» Aim of the task: Every line below should be repeated exactly.

» Source data:

◇ ◇ ◇ ◇ ◇

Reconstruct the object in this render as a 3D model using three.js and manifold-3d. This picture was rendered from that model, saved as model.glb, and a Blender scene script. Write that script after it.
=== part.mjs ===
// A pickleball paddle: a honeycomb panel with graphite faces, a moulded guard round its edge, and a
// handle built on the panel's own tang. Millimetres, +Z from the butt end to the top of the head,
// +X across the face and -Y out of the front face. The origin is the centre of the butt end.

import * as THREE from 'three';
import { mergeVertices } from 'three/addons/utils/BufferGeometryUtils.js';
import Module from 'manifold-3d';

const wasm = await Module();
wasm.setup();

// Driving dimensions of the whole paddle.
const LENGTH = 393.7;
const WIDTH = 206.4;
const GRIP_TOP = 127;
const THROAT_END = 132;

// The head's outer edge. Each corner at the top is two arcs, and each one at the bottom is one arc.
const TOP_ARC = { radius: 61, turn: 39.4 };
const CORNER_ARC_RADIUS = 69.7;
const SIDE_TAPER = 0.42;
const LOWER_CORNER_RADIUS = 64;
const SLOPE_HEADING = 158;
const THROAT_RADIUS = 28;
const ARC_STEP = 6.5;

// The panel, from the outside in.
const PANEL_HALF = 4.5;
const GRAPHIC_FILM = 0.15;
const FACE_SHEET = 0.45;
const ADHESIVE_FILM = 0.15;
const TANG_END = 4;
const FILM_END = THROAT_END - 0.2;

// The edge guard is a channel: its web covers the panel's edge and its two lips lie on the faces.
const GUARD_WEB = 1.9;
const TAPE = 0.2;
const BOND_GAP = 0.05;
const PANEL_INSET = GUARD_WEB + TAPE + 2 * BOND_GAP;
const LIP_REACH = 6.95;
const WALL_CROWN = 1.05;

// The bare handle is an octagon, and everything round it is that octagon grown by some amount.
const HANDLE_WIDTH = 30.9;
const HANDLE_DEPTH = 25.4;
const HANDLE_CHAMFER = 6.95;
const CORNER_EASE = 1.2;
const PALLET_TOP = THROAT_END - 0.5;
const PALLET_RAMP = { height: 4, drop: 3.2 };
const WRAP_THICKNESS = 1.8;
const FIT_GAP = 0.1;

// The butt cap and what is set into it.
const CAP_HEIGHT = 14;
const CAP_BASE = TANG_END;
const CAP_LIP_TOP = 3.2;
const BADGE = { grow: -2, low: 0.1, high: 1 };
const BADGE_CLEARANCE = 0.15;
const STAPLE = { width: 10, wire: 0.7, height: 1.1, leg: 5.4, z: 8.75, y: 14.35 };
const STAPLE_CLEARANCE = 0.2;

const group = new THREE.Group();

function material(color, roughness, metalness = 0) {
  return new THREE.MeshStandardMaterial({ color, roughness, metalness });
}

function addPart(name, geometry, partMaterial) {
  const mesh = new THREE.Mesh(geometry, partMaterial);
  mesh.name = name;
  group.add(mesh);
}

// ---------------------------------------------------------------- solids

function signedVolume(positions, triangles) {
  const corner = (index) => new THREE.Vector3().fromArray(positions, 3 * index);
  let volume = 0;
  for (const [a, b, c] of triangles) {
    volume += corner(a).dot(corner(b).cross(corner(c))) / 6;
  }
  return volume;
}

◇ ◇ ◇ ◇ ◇

» The completed task:
Reconstruct the object in this render as a 3D model using three.js and manifold-3d. This picture was rendered from that model, saved as model.glb, and a Blender scene script. Write that script after it.
=== part.mjs ===
// A pickleball paddle: a honeycomb panel with graphite faces, a moulded guard round its edge, and a
// handle built on the panel's own tang. Millimetres, +Z from the butt end to the top of the head,
// +X across the face and -Y out of the front face. The origin is the centre of the butt end.

import * as THREE from 'three';
import { mergeVertices } from 'three/addons/utils/BufferGeometryUtils.js';
import Module from 'manifold-3d';

const wasm = await Module();
wasm.setup();

// Driving dimensions of the whole paddle.
const LENGTH = 393.7;
const WIDTH = 206.4;
const GRIP_TOP = 127;
const THROAT_END = 132;

// The head's outer edge. Each corner at the top is two arcs, and each one at the bottom is one arc.
const TOP_ARC = { radius: 61, turn: 39.4 };
const CORNER_ARC_RADIUS = 69.7;
const SIDE_TAPER = 0.42;
const LOWER_CORNER_RADIUS = 64;
const SLOPE_HEADING = 158;
const THROAT_RADIUS = 28;
const ARC_STEP = 6.5;

// The panel, from the outside in.
const PANEL_HALF = 4.5;
const GRAPHIC_FILM = 0.15;
const FACE_SHEET = 0.45;
const ADHESIVE_FILM = 0.15;
const TANG_END = 4;
const FILM_END = THROAT_END - 0.2;

// The edge guard is a channel: its web covers the panel's edge and its two lips lie on the faces.
const GUARD_WEB = 1.9;
const TAPE = 0.2;
const BOND_GAP = 0.05;
const PANEL_INSET = GUARD_WEB + TAPE + 2 * BOND_GAP;
const LIP_REACH = 6.95;
const WALL_CROWN = 1.05;

// The bare handle is an octagon, and everything round it is that octagon grown by some amount.
const HANDLE_WIDTH = 30.9;
const HANDLE_DEPTH = 25.4;
const HANDLE_CHAMFER = 6.95;
const CORNER_EASE = 1.2;
const PALLET_TOP = THROAT_END - 0.5;
const PALLET_RAMP = { height: 4, drop: 3.2 };
const WRAP_THICKNESS = 1.8;
const FIT_GAP = 0.1;

// The butt cap and what is set into it.
const CAP_HEIGHT = 14;
const CAP_BASE = TANG_END;
const CAP_LIP_TOP = 3.2;
const BADGE = { grow: -2, low: 0.1, high: 1 };
const BADGE_CLEARANCE = 0.15;
const STAPLE = { width: 10, wire: 0.7, height: 1.1, leg: 5.4, z: 8.75, y: 14.35 };
const STAPLE_CLEARANCE = 0.2;

const group = new THREE.Group();

function material(color, roughness, metalness = 0) {
  return new THREE.MeshStandardMaterial({ color, roughness, metalness });
}

function addPart(name, geometry, partMaterial) {
  const mesh = new THREE.Mesh(geometry, partMaterial);
  mesh.name = name;
  group.add(mesh);
}

// ---------------------------------------------------------------- solids

function signedVolume(positions, triangles) {
  const corner = (index) => new THREE.Vector3().fromArray(positions, 3 * index);
  let volume = 0;
  for (const [a, b, c] of triangles) {
    volume += corner(a).dot(corner(b).cross(corner(c))) / 6;
  }
  return volume;
}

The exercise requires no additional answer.